Retrieval Precision @3

65.11

26.74

9.50

Search metrics

  • Retrieval precision@k. Measures relevance of retrieved information. Retrieval precision is also useful when the goal is to minimize hallucination.
  • Retrieval recall@k: Indicates proportion of relevant documents retrieved. This is the most useful relevance metric for retrieval. E.g. a recall of 0.5 indicates that half of the relevant documents failed to be retrieved. 

Output quality

  • Completeness: Assesses whether the agent's response appears to be a reasonable answer to the user query in the context of the conversation. Note that this does not address the correctness of the assistant's response.
  • Groundedness: Evaluates whether the generated content is faithful to the retrieved content and to any information provided in the user query.
  • Citation Correctness: Measures whether the output citations have proper attributions to actual document sources.

Brief Me: The faster way to discover key insights

Throughout this article, we’ve discussed the capabilities of the Brief Me system, a real-time content generation tool that utilizes various sources such as documents, URLs, and intranet links to generate content. We’ve explored how this system is designed to handle a wide range of tasks from simple Q&A style inquiries to more complex content generation tasks like summary, analysis, comparison, and insight creation, as well as its content ingestion and content generation processes.

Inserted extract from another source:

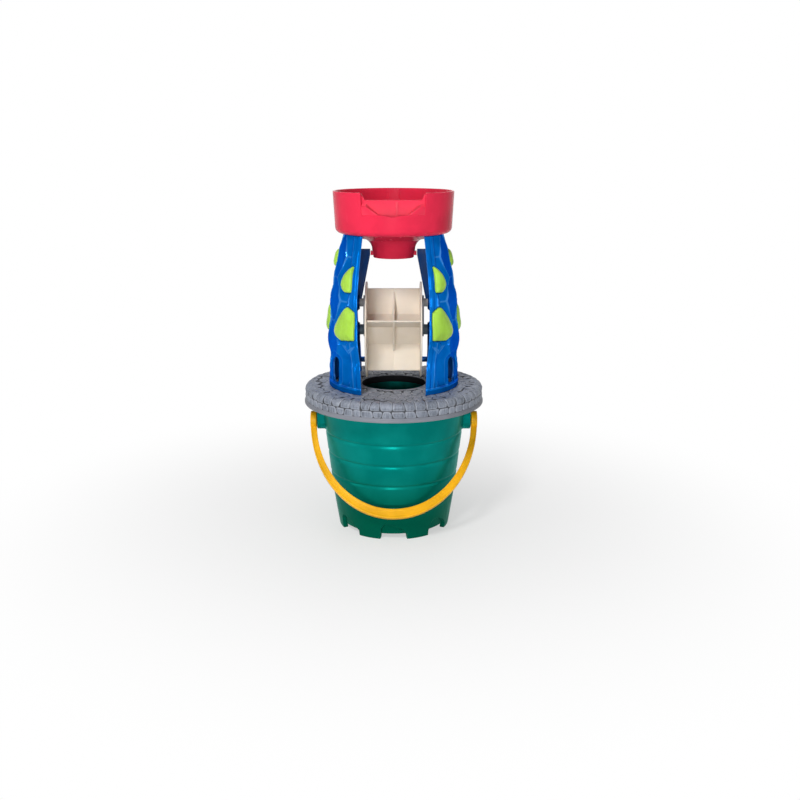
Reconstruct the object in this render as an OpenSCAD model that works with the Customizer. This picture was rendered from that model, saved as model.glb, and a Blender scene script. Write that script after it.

We’ve also discussed the many practical applications of Brief Me in a business context, and how without Brief Me, this process would likely involve manual searching, reading, processing, and developing a viewpoint to position, all of which would be comparatively more time-consuming and less efficient. 

For all these reasons and more, we consider Brief Me to be a versatile tool that transforms and leverages information into a wide range of applicable uses. It not only simplifies the process of content generation but also ensures that the generated content is accurate, grounded, and verifiable. Whether it's answering simple questions or generating complex content, Brief Me is able to handle it, helping to make it an invaluable tool in today's fast-paced, information-driven world.